_WHAT THE TASK ASKS:_
Write out, please, the line containing "bpy.context.scene.collection.objects.link(empty)" together with all lines after it, up to and including the last one, with no other output.

_SOURCE EXCERPT:_
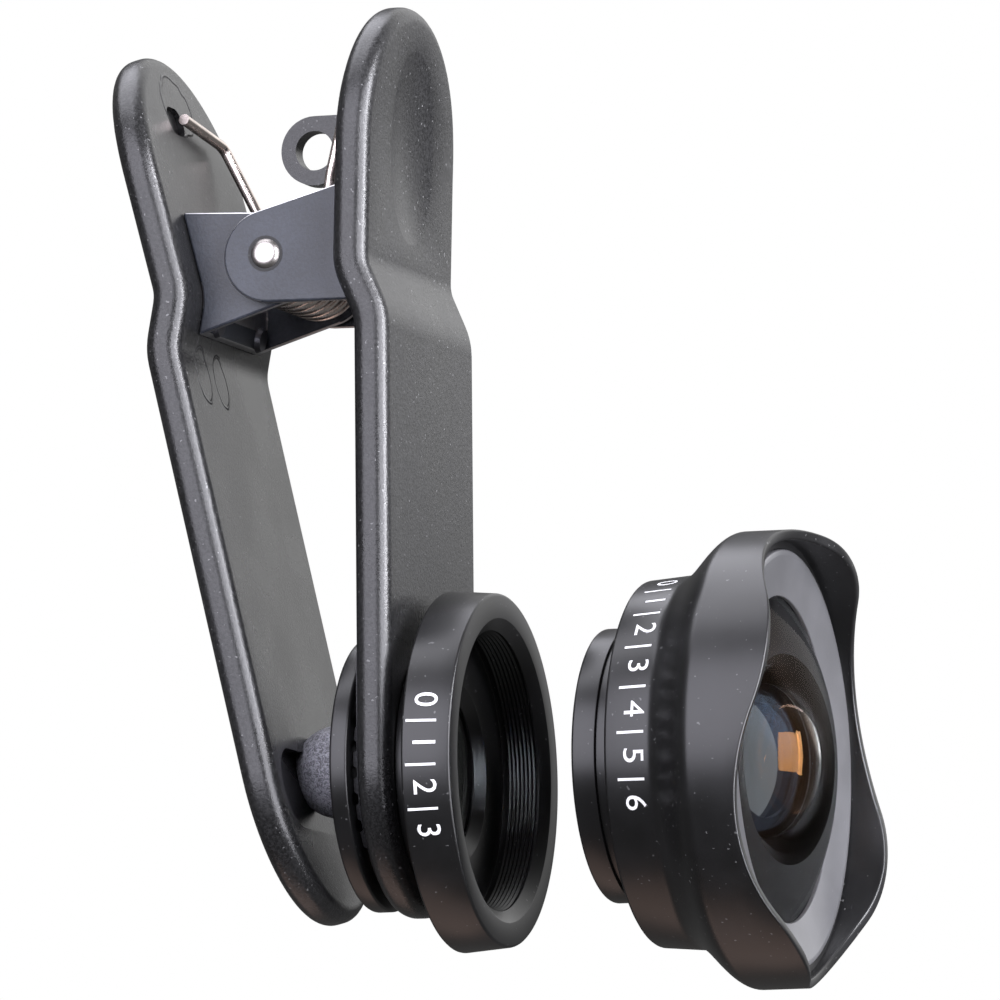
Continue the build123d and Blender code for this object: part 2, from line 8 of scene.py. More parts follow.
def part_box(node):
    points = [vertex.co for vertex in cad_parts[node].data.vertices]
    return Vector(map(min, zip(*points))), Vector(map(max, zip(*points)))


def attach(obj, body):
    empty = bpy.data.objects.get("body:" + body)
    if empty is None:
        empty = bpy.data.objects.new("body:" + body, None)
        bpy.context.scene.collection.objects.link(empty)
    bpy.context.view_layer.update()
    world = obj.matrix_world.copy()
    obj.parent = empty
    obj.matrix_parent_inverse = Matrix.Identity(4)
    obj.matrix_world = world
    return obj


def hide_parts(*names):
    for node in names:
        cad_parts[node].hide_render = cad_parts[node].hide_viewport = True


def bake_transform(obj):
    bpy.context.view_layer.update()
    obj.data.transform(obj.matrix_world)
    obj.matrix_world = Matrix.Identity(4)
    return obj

_ANSWER IN FULL:_
        bpy.context.scene.collection.objects.link(empty)
    bpy.context.view_layer.update()
    world = obj.matrix_world.copy()
    obj.parent = empty
    obj.matrix_parent_inverse = Matrix.Identity(4)
    obj.matrix_world = world
    return obj


def hide_parts(*names):
    for node in names:
        cad_parts[node].hide_render = cad_parts[node].hide_viewport = True


def bake_transform(obj):
    bpy.context.view_layer.update()
    obj.data.transform(obj.matrix_world)
    obj.matrix_world = Matrix.Identity(4)
    return obj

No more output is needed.